You don’t have to look far for evidence of this: social media is currently chock-ablock with clips of irate motorists screaming at road-blocking protesters. Critics of the groups would point to this ‘hatred, vitriol and ridicule’ as an indication that their tactics aren’t working: how is disrupting the lives of regular people going to win Animal Rebellion or Just Stop Oil new followers?

(Shutterstock)

‘This idea that we’re turning people against our cause... It’s not our cause, it’s everyone’s’, Brown says. ‘That’s why comments like Andrew Marr’s, saying, “Right, they’ve absolutely lost me, forever” [Marr’s tweet in response to Just Stop Oil’s soup stunt] are ridiculous. Whether or not you agree with our tactics, we are all affected by this. None of us wants to starve or die in a climate-related disaster. If what we do seems radical, it’s because we need radical change.’

A radical approach is also needed, protesters say, because other methods have failed. Last November’s UN Climate Change Conference (COP26) in Glasgow saw a focus on education as a vital component in tackling the climate crisis. Brown was at protests surrounding the summit, which she feels has made, ‘excuse my French, but f***-all difference. The Government is still licensing new fossil fuel projects and the huge social and political change we need is not going to happen by having a few more education stalls. But disruption to businesses and supermarkets immediately gets heard and talked about by politicians and it moves [the climate crisis] to the top of the agenda. It’s our last, best hope.’

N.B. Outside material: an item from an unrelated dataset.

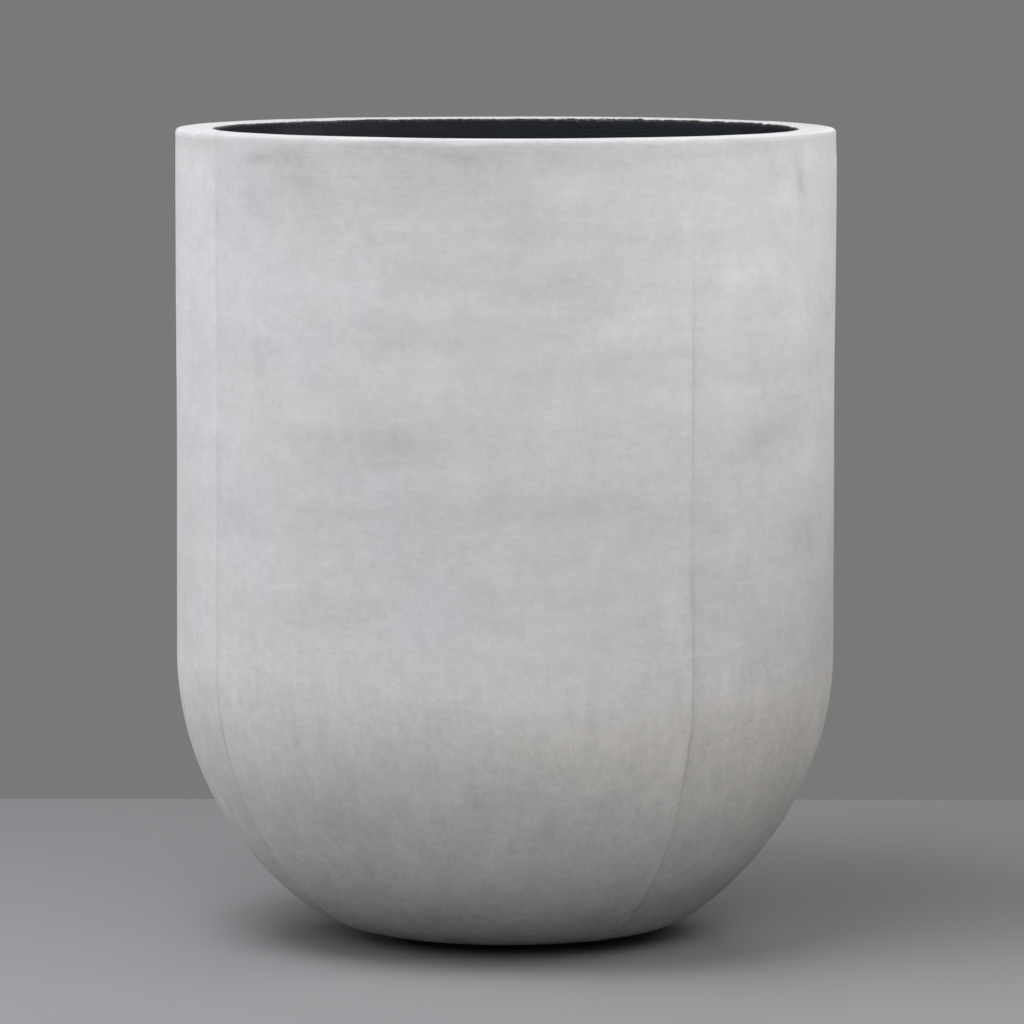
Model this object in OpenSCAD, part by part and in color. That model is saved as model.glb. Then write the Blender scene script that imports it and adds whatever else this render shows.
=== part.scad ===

Commander Karen Findlay, the Met police chief responsible for major events and public order, would argue otherwise. She is keen to stress the strain the recent swathe of protests has put on police resources in the capital. ‘It’s really tough,’ she tells us. ‘We’re at more than 6,500 officer shifts [on these protests] now, and a total of 506 arrests [as of 20 October]. This means that on a daily basis, officers are being taken away from front-line policing duties such as reducing knife crime or properly investigating sexual offences.’

Findlay also highlights specific tactics that protest groups employ, which, intentionally or otherwise, require a larger police presence or specialised training. ‘You’ll have seen clips of protesters going limp, meaning it takes four officers to remove them, rather than just one,’ she says. ‘Also, if protesters have glued themselves to roads, we need to bring in specialists who are trained in de-bonding. What we can’t do is what some [police officers] have been reported as doing in France, which is simply rip the protesters’ hands off the road. That’s not acceptable — we have a duty of care towards the protesters as well as the public.’

Officers are being taken away from front-line duties such as reducing knife crime

For her part, Brown maintains that the police officers she has encountered during actions have been largely sympathetic to the Just Stop Oil cause. ‘That might change as they feel more and more stretched,’ she admits. ‘But at one protest I had a policeman tell me how hard it was with his baby during the heatwave. He was really worried about the climate, and kept asking us, “What can I do to help?”’

For Findlay, however, the police are in place to respond practically to these protests rather than emotionally: ‘We understand that people are really concerned about the climate and we will always facilitate protests. But it’s not our job to place judgement on the virtue of the cause; it’s our job to be consistent and impartial in our response to it. For me, there’s enough pressure on society right now already. You can see why people become frustrated if they can’t get to work or get their kids to school. When those things become disrupted, that doesn’t seem appropriate to me.’

Appropriate or not, the protesters remain adamant that their actions are getting results, and not only in raising the blood pressure of Daily Mail readers. Brown cites a YouGov poll, taken after a blockade she was involved in outside an oil terminal, that showed ‘a small increase’ in people willing to take direct action on the climate. Bone, too, talks of the lengthy historical success rate that non-violent civil disobedience has enjoyed (‘Gandhi, the Civil Rights Movement, gay liberation marches...’)

He also speaks of the positive reaction Animal Rebellion has received when engaging with dairy farmers about the group’s demands. ‘Most farmers [we’ve spoken to] are fully with us,’ he says. ‘They know they’re trapped between a rock and a hard place in this [dairy industry] system.’ It should be pointed out, though, that when ES Magazine contacted the National Farmers’ Union for comment, NFU dairy board chair Michael Oakes replied: ‘During a cost-of-living crisis... farmers have been shocked about these reckless plans to block supply chains, cause disruption and purposely waste food.’

Clearly, then, consensus on these demonstrations is still a long way off, so don’t expect the protests to stop any time soon. Animal Rebellion is planning various outreach events in the run-up to its next campaign in spring next year, while Just Stop Oil is clambering up new bridges and blocking new roads every day. ‘It’s like there’s a brick wall in front of us,’ Brown says towards the end of our conversation. ‘And that brick wall is the system that’s killing us by being so inflexible to change. People have been throwing stones at this wall for years and now we’re doing it, too, with these protests. Day after day after day we’re trying to weaken the wall. That’s why we continue… because you never know which stone will be the one to break through.’